The Supreme Court in Shyam Sunder Agarwal vs. P Narotham Rao has held that clauses inserted in the agreements to prevent disputes from occurring and to ensure smooth implementation of the agreement will not be an arbitration agreement.
The agreement in question states about handing over nine cheques favouring one Narotham Rao to two persons Sudhakar Rao and Gone Prakash Rao. These persons are termed as ‘mediators/arbitrators’. The agreement also said it will be under their custody till satisfactory completion of the entire transaction. It also adds ‘any decision to be taken by said Mediators/Arbitrators during the period of entire transaction in the event of any breaches committed by either of the parties shall be final and binding on all the parties hereinabove’.
The question before the bench of Justice RF Nariman and Justice Indu Malhotra was whether the terms ‘decision’ and ‘mediators/arbitrators’ appearing in these clauses would make these clauses an arbitration agreement.
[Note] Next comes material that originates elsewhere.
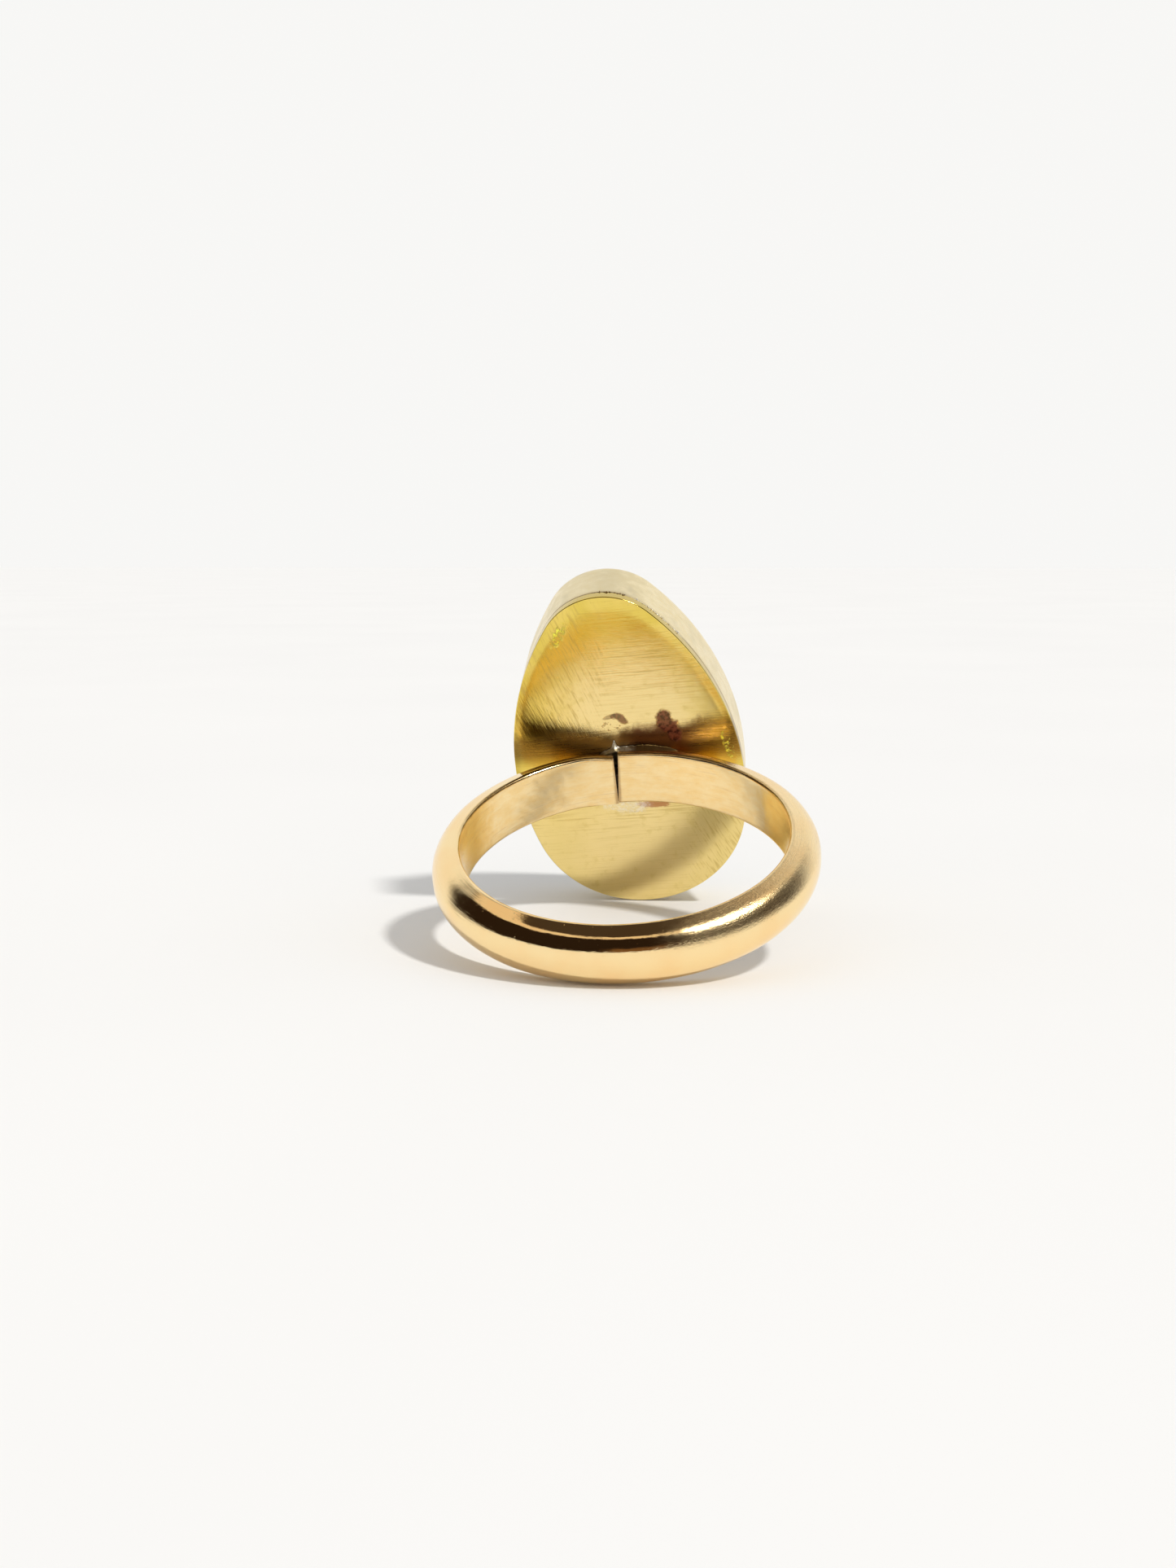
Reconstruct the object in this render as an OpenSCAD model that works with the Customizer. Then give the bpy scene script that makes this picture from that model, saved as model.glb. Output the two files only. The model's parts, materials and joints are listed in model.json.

The bench, referring to clauses, observed: “What emerges on a conspectus of reading of these clauses is that Mr. Sudhakar Rao and Mr. Gone Prakash Rao, though styled as Mediators/Arbitrators, are without doubt escrow agents who have been appointed to keep certain vital documents in escrow, and to ensure a successful completion of the transaction contained in the MOU. Indeed, the very fact that they have been referred to as “Mediators/Arbitrators” and as “Mediators and Arbitrators” would show that the language used is loose – the idea really is that the two named persons do all things necessary during the implementation of the transaction between the parties to see that the transaction gets successfully completed. This becomes even clearer when Clauses 8 and 11 are seen minutely. Clause 8 expressly declares and confirms “that for successful completion of this transaction in order to avoid any further unforeseen litigations”, the two escrow agents have been appointed. Clause 11 further makes it clear that these two gentlemen are escrow agents but shall not handover certain documents till the total transaction is satisfactorily completed.”
The court further observed that the two escrow agents are not persons who have to decide disputes that may arise between the parties, whether before or after the transaction is completed, after hearing the parties and observing the principles of natural justice, in order to arrive at their decision. “A reading of the MOU as a whole leaves no manner of doubt that the said MOU only invests the two gentlemen named therein with powers as escrow agents to smoothly implement the transaction mentioned in the MOU and not even remotely to decide the disputes between the parties as Arbitrators,” it said.
The court also took note that there was a delay of two and a half years in preferring Section 11 application after issue of notice of arbitration. The bench said: “The appellant knew that Clause 12 could not possibly be construed as an arbitration clause, yet somehow sought to delay the proceedings not joining his brethren in the civil suit that was filed by them.”
“Indeed, three of the four purchasers did not read Clause 12 as an arbitration clause, but approached the Civil Court instead, strengthening our conclusion that the subsequent conduct of the parties to the Agreement also showed that they understood that Clause 12 was not an arbitration clause in the Agreement,” the court added.